+++ Input material +++

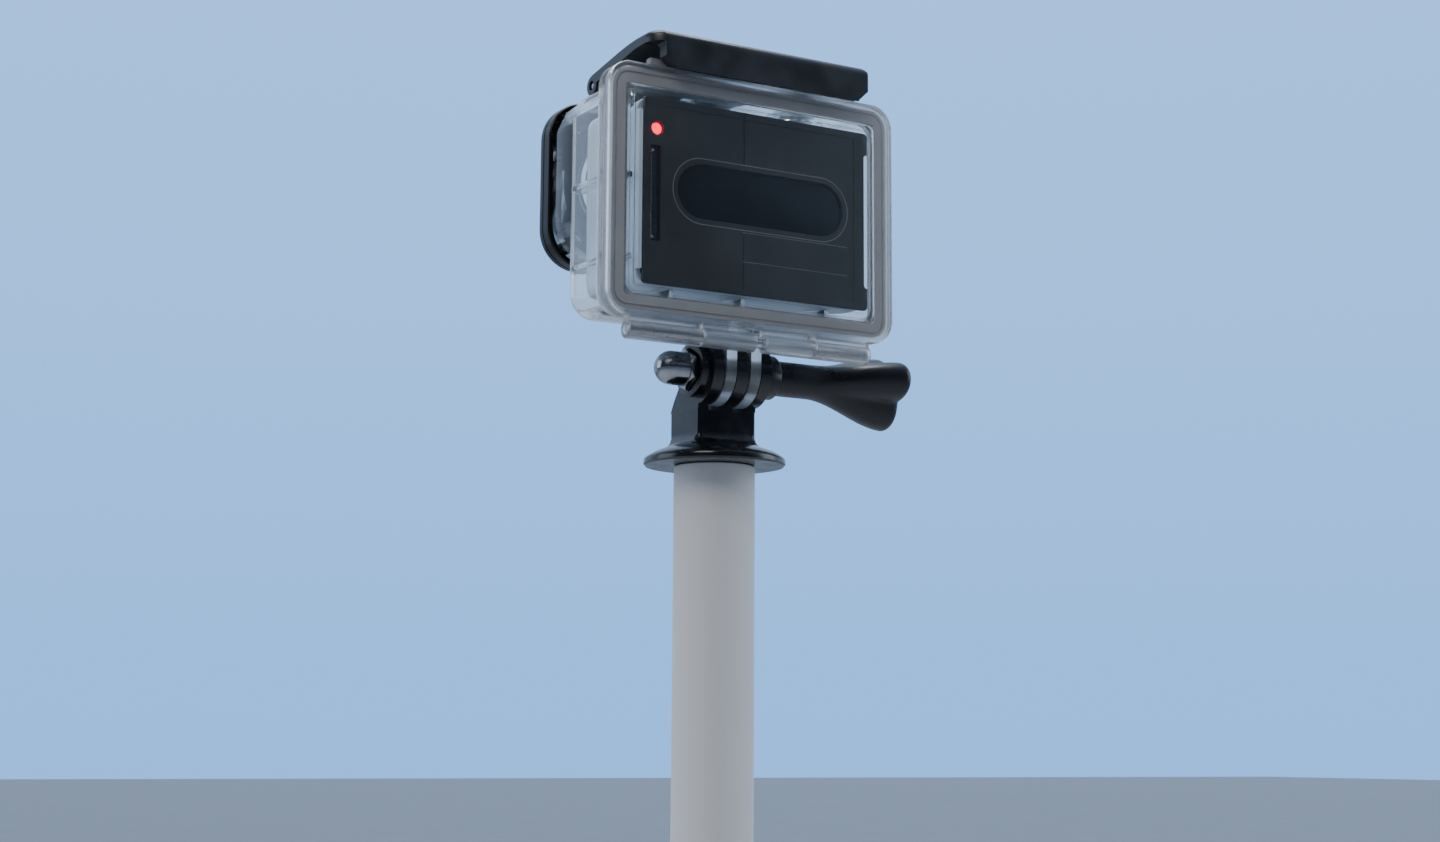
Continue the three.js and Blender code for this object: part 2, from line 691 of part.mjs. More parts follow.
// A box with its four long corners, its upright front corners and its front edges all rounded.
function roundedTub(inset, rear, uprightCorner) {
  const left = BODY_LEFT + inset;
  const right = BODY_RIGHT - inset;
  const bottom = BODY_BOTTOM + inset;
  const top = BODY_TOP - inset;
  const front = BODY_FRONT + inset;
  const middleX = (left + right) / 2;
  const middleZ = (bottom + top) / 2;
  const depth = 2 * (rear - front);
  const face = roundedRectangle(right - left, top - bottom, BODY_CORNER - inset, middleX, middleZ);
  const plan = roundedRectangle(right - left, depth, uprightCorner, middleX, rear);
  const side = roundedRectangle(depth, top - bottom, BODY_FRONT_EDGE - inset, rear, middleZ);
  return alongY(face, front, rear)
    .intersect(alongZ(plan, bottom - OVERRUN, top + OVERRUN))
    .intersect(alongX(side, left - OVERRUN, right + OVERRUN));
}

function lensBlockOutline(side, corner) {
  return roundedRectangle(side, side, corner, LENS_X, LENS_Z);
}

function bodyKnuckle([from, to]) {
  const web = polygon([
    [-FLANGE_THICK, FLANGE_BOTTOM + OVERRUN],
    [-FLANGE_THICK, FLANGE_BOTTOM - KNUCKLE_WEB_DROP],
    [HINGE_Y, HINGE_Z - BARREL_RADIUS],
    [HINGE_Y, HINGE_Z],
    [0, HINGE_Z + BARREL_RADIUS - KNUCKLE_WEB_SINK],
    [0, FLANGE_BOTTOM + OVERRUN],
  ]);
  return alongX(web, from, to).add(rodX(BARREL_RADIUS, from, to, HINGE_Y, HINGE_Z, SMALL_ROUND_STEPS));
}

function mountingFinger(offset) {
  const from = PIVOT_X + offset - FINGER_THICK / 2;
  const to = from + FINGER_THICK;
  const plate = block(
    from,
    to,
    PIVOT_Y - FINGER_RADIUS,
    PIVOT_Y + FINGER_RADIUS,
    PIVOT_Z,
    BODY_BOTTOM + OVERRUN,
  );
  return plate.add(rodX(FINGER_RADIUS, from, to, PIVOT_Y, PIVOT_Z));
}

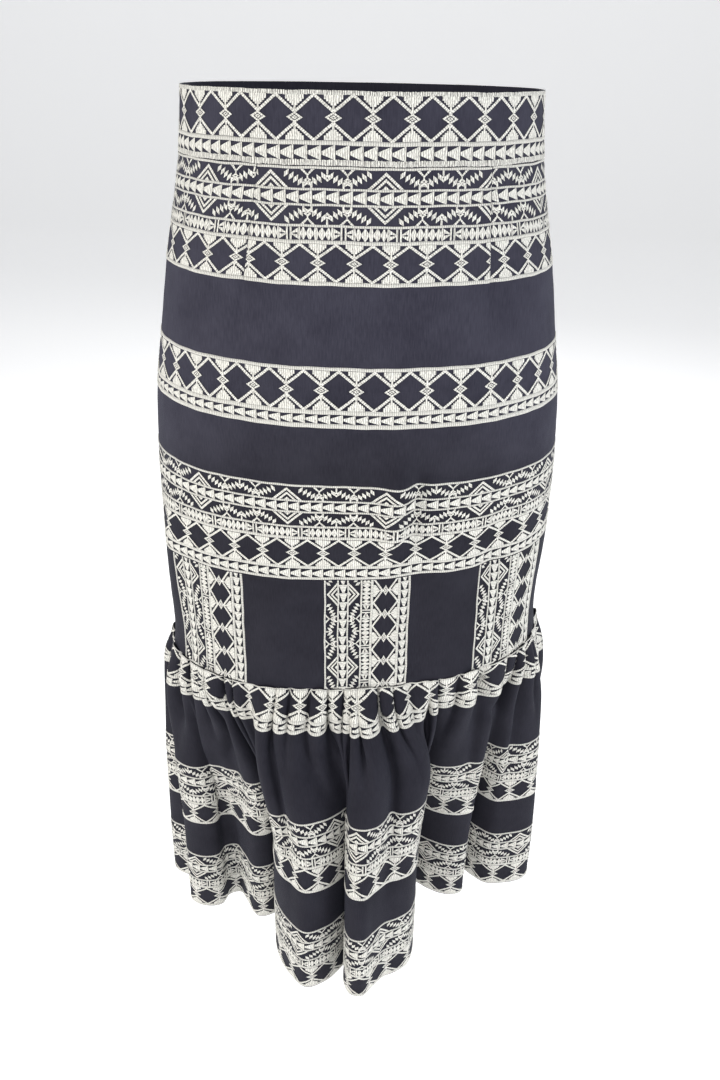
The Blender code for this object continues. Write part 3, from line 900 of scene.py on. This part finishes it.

+++

**Written request**
Restate each record word for word.

**Worked solution**
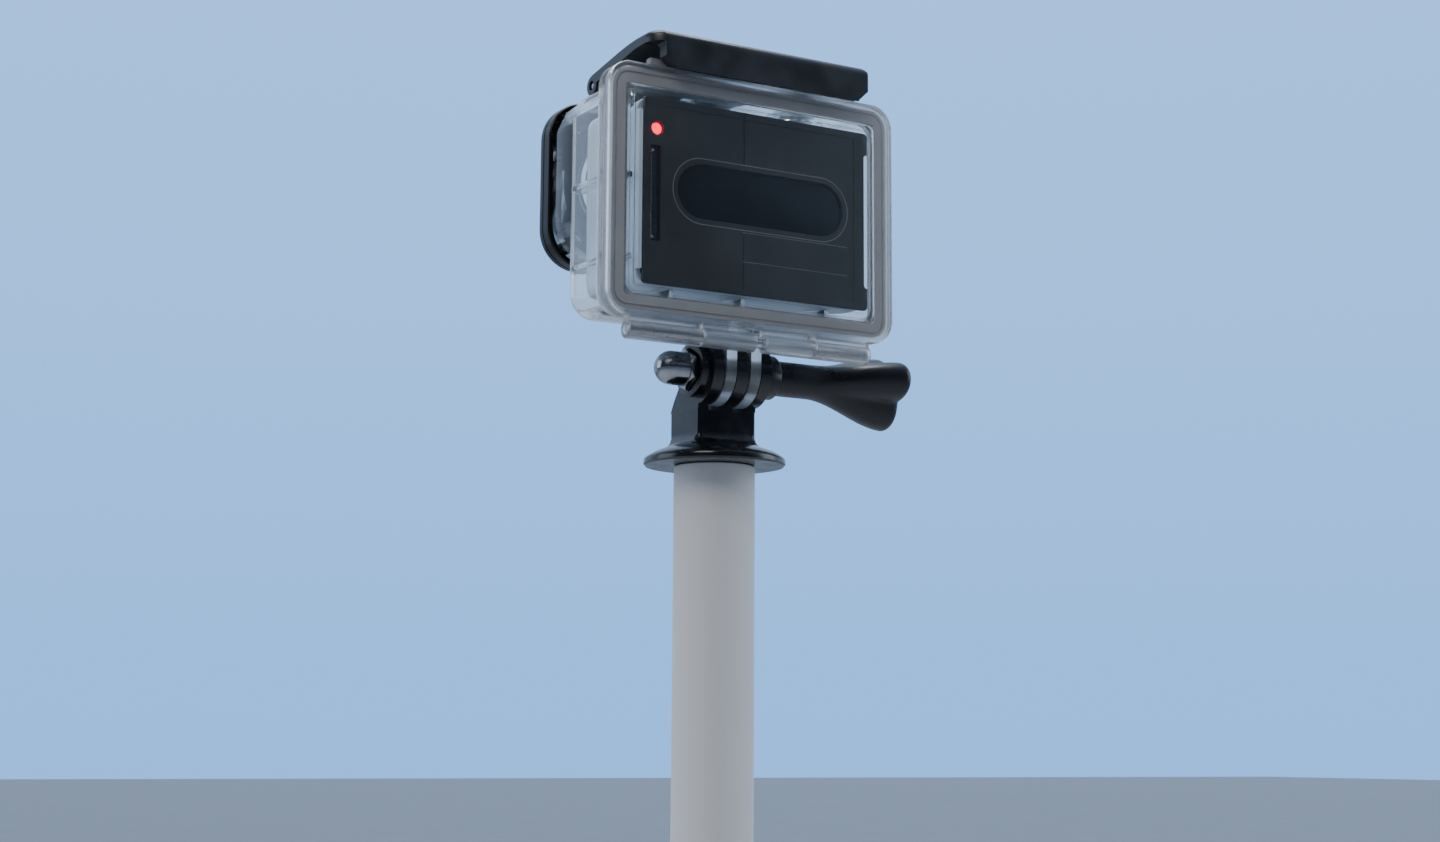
Continue the three.js and Blender code for this object: part 2, from line 691 of part.mjs. More parts follow.
// A box with its four long corners, its upright front corners and its front edges all rounded.
function roundedTub(inset, rear, uprightCorner) {
  const left = BODY_LEFT + inset;
  const right = BODY_RIGHT - inset;
  const bottom = BODY_BOTTOM + inset;
  const top = BODY_TOP - inset;
  const front = BODY_FRONT + inset;
  const middleX = (left + right) / 2;
  const middleZ = (bottom + top) / 2;
  const depth = 2 * (rear - front);
  const face = roundedRectangle(right - left, top - bottom, BODY_CORNER - inset, middleX, middleZ);
  const plan = roundedRectangle(right - left, depth, uprightCorner, middleX, rear);
  const side = roundedRectangle(depth, top - bottom, BODY_FRONT_EDGE - inset, rear, middleZ);
  return alongY(face, front, rear)
    .intersect(alongZ(plan, bottom - OVERRUN, top + OVERRUN))
    .intersect(alongX(side, left - OVERRUN, right + OVERRUN));
}

function lensBlockOutline(side, corner) {
  return roundedRectangle(side, side, corner, LENS_X, LENS_Z);
}

function bodyKnuckle([from, to]) {
  const web = polygon([
    [-FLANGE_THICK, FLANGE_BOTTOM + OVERRUN],
    [-FLANGE_THICK, FLANGE_BOTTOM - KNUCKLE_WEB_DROP],
    [HINGE_Y, HINGE_Z - BARREL_RADIUS],
    [HINGE_Y, HINGE_Z],
    [0, HINGE_Z + BARREL_RADIUS - KNUCKLE_WEB_SINK],
    [0, FLANGE_BOTTOM + OVERRUN],
  ]);
  return alongX(web, from, to).add(rodX(BARREL_RADIUS, from, to, HINGE_Y, HINGE_Z, SMALL_ROUND_STEPS));
}

function mountingFinger(offset) {
  const from = PIVOT_X + offset - FINGER_THICK / 2;
  const to = from + FINGER_THICK;
  const plate = block(
    from,
    to,
    PIVOT_Y - FINGER_RADIUS,
    PIVOT_Y + FINGER_RADIUS,
    PIVOT_Z,
    BODY_BOTTOM + OVERRUN,
  );
  return plate.add(rodX(FINGER_RADIUS, from, to, PIVOT_Y, PIVOT_Z));
}

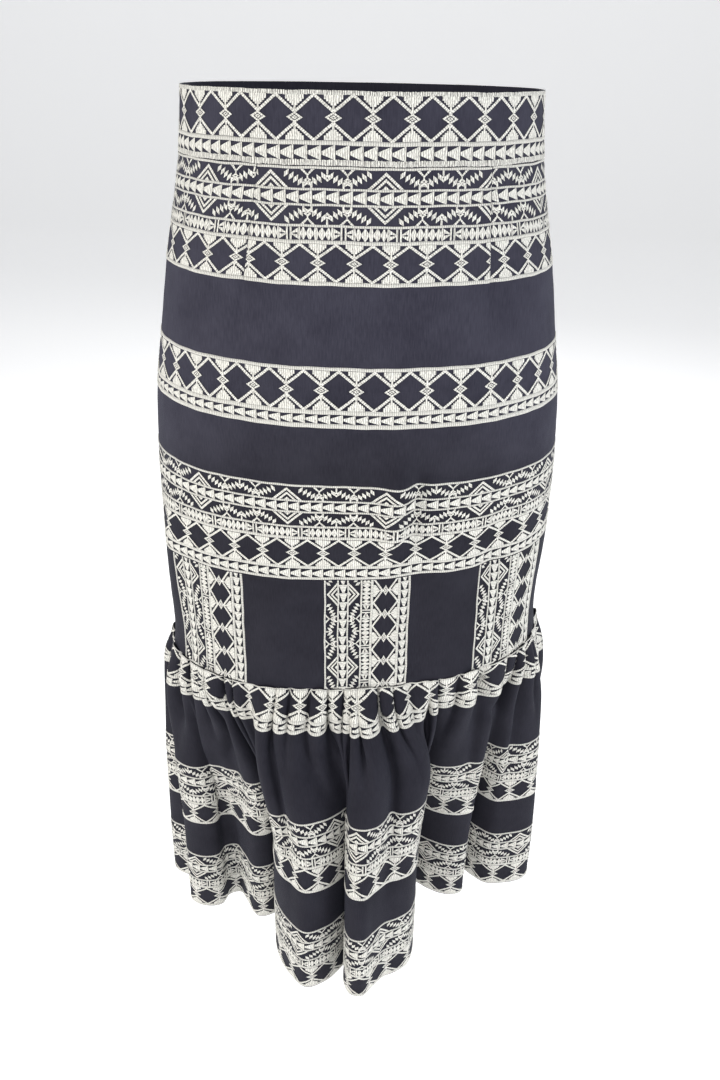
The Blender code for this object continues. Write part 3, from line 900 of scene.py on. This part finishes it.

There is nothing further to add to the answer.